**GIVEN DATA:**
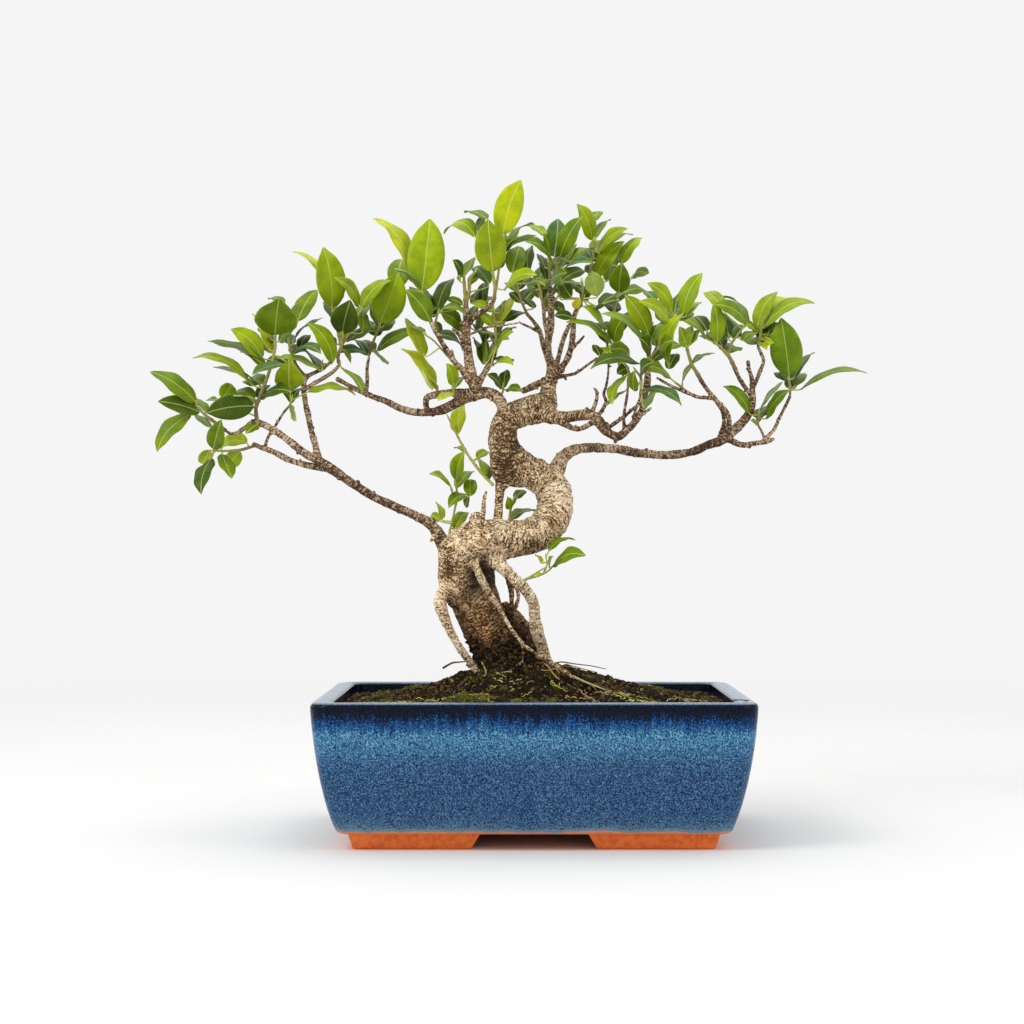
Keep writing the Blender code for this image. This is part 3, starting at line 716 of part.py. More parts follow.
MOSS = {"moss_front_left": (-106.0, -62.0, 25.0, 17.0), "moss_left": (-104.0, 14.0, 24.0, 18.0), "moss_front": (-47.0, -66.0, 22.0, 15.0),
        "moss_front_right": (2.0, -74.0, 19.0, 12.0), "moss_back_right": (86.0, 40.0, 26.0, 18.0)}


def build_moss():
    look = principled("moss", *MOSS_GREEN)
    out = []
    for name, (cx, cy, rx, ry) in MOSS.items():
        rings = []
        n = 12
        for share, h in ((0.92, 0.35), (1.0, 1.6), (0.86, 3.6), (0.46, 5.2)):
            ring = []
            for i in range(n):
                a = 2 * math.pi * i / n
                lobe = 1.0 + 0.10 * math.sin(3 * a + cx * 0.1) + 0.06 * math.sin(5 * a + cy * 0.2)
                x, y = cx + rx * share * lobe * math.cos(a), cy + ry * share * lobe * math.sin(a)
                ring.append((x, y, soil_height(x, y) + h + 0.45))
            rings.append(ring)
        v, f = loft(rings)
        out.append(add(name, v, f, look))
    return out


# ---------------------------------------------------------------- wood
def build_wood():
    """Each piece of wood is a union of tubes. Where it meets an earlier piece it is cut back by GAP."""
    pale, tan, root = principled("bark_pale", *BARK_PALE), principled("bark_tan", *BARK_TAN), principled("root_bark", *ROOT_TAN)
    made, inflated, tubes = [], {}, []
    for name in WOOD_ORDER:
        look = pale if name == "trunk" else root if name.startswith("root") else tan
        both = wood_forms(name)
        forms, grown = [outward(*f) for f, _ in both], [outward(*g) for _, g in both]
        body = add(name, *forms[0], look)
        for k, (v, f) in enumerate(forms[1:]):
            boolean(body, "join_%d" % k, "UNION", hidden(add("%s_form_%d" % (name, k), v, f, look)))
        fat = hidden(add(name + "_space", *grown[0], look))
        for k, (v, f) in enumerate(grown[1:]):
            boolean(fat, "join_%d" % k, "UNION", hidden(add("%s_space_%d" % (name, k), v, f, look)))
        for earlier in WOOD_ORDER[:WOOD_ORDER.index(name)]:
            boolean(body, "clear_" + earlier, "DIFFERENCE", inflated[earlier])
        if name == "trunk":
            one_body(body)
        inflated[name] = fat
        tubes += grown
        made.append(body)
    return made, inflated, tubes


# ---------------------------------------------------------------- shoots
def tone_of(name):
    counts = {}
    for row in SHOOTS[name][1]:
        t = {"g": "m", "p": "b", "c": "k", "y": "l"}.get(row[5], row[5])
        counts[t] = counts.get(t, 0) + 1
    return max(sorted(counts), key=lambda t: counts[t])


def build_shoots(wood_tubes, fats):
    looks = {t: principled("leaf_" + {"k": "deep", "m": "green", "b": "bright", "l": "lime"}[t], c, 0.35) for t, c in LEAF_TONE.items()}
    stems, placed, dropped = place_leaves(wood_tubes)
    print("leaves placed", sum(len(v) for v in placed.values()), "dropped", [(d[0], d[1][:4]) for d in dropped])
    out = []
    for name in SHOOTS:
        look = looks[tone_of(name)]
        body = None
        pieces = [outward(*tube(p, 4)) for p in stems[name]] + [outward(v, f) for _, parts in placed[name] for v, f in parts]
        body = add(name, *pieces[0], look)
        for k, (v, f) in enumerate(pieces[1:]):
            boolean(body, "join_%d" % k, "UNION", hidden(add("%s_form_%d" % (name, k), v, f, look)))
        for wood_name, fat in fats.items():
            boolean(body, "clear_" + wood_name, "DIFFERENCE", fat)
        out.append(body)
    return out


pot = build_pot()
screens = build_screens()
wood, fats, wood_tubes = build_wood()
soil = build_soil([fats[n] for n in ("trunk", "root_left", "root_front", "root_right", "root_back")])
moss = build_moss()
shoots = build_shoots(wood_tubes, fats)

for ob in wood + shoots:
    one_body(ob)

# The frame: the middle of the whole outline over the origin, the feet on z = 0.
bpy.context.view_layer.update()
graph = bpy.context.evaluated_depsgraph_get()
low, high = [1e9] * 3, [-1e9] * 3
for ob in [pot, soil] + screens + wood + moss + shoots:
    me = ob.evaluated_get(graph).to_mesh()
    for v in me.vertices:
        w = ob.matrix_world @ v.co
        for k in range(3):
            low[k], high[k] = min(low[k], w[k]), max(high[k], w[k])
    ob.evaluated_get(graph).to_mesh_clear()
ROOT.location = (-(low[0] + high[0]) / 2, -(low[1] + high[1]) / 2, -low[2])
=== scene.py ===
"""Looks for the bonsai in its glazed pot: bark, roots, leaves, soil, moss and glaze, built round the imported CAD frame."""

import json
import math
import random

import bmesh
import bpy
import numpy as np
from mathutils import Matrix, Vector
from mathutils.bvhtree import BVHTree
from mathutils.kdtree import KDTree


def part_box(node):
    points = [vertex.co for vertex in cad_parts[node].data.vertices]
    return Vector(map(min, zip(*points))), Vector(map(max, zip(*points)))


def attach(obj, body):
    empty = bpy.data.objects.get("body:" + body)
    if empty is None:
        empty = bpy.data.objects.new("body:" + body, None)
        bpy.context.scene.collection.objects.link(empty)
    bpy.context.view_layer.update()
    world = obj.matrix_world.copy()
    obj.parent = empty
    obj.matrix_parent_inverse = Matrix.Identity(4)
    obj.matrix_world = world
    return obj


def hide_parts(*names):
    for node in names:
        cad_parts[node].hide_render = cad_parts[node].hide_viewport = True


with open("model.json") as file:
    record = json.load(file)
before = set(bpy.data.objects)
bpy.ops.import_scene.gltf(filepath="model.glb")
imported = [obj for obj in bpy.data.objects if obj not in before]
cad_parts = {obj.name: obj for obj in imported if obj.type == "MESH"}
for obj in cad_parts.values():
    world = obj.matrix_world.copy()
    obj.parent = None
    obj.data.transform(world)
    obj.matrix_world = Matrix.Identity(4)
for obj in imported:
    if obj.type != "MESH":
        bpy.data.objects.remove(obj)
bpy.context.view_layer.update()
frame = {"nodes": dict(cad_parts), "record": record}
CAD_SLOTS = {row["node"]: row["material_slot"] for row in frame["record"]["subparts"]}

# ---------------------------------------------------------------- the front elevation
# Everything about the tree is laid out on a front elevation drawn in one-point perspective.
# A place is given by u (across) and v (down) on that drawing and by y, its depth in millimetres
# behind the middle of the pot. One drawing unit is 0.75 mm at the middle of the pot.
STATION = (-9.0, -1583.4, 215.7)   # the station point, mm, in the pot's own frame
PICTURE = 2110.0                   # distance of the drawing plane, in drawing units
MID_U, MID_V = 521.5, 544.5        # where the level sight line meets the drawing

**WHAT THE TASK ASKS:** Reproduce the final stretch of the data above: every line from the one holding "before = set(bpy.data.objects)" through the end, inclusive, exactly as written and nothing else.

**OUTPUT BELOW:**
before = set(bpy.data.objects)
bpy.ops.import_scene.gltf(filepath="model.glb")
imported = [obj for obj in bpy.data.objects if obj not in before]
cad_parts = {obj.name: obj for obj in imported if obj.type == "MESH"}
for obj in cad_parts.values():
    world = obj.matrix_world.copy()
    obj.parent = None
    obj.data.transform(world)
    obj.matrix_world = Matrix.Identity(4)
for obj in imported:
    if obj.type != "MESH":
        bpy.data.objects.remove(obj)
bpy.context.view_layer.update()
frame = {"nodes": dict(cad_parts), "record": record}
CAD_SLOTS = {row["node"]: row["material_slot"] for row in frame["record"]["subparts"]}

# ---------------------------------------------------------------- the front elevation
# Everything about the tree is laid out on a front elevation drawn in one-point perspective.
# A place is given by u (across) and v (down) on that drawing and by y, its depth in millimetres
# behind the middle of the pot. One drawing unit is 0.75 mm at the middle of the pot.
STATION = (-9.0, -1583.4, 215.7)   # the station point, mm, in the pot's own frame
PICTURE = 2110.0                   # distance of the drawing plane, in drawing units
MID_U, MID_V = 521.5, 544.5        # where the level sight line meets the drawing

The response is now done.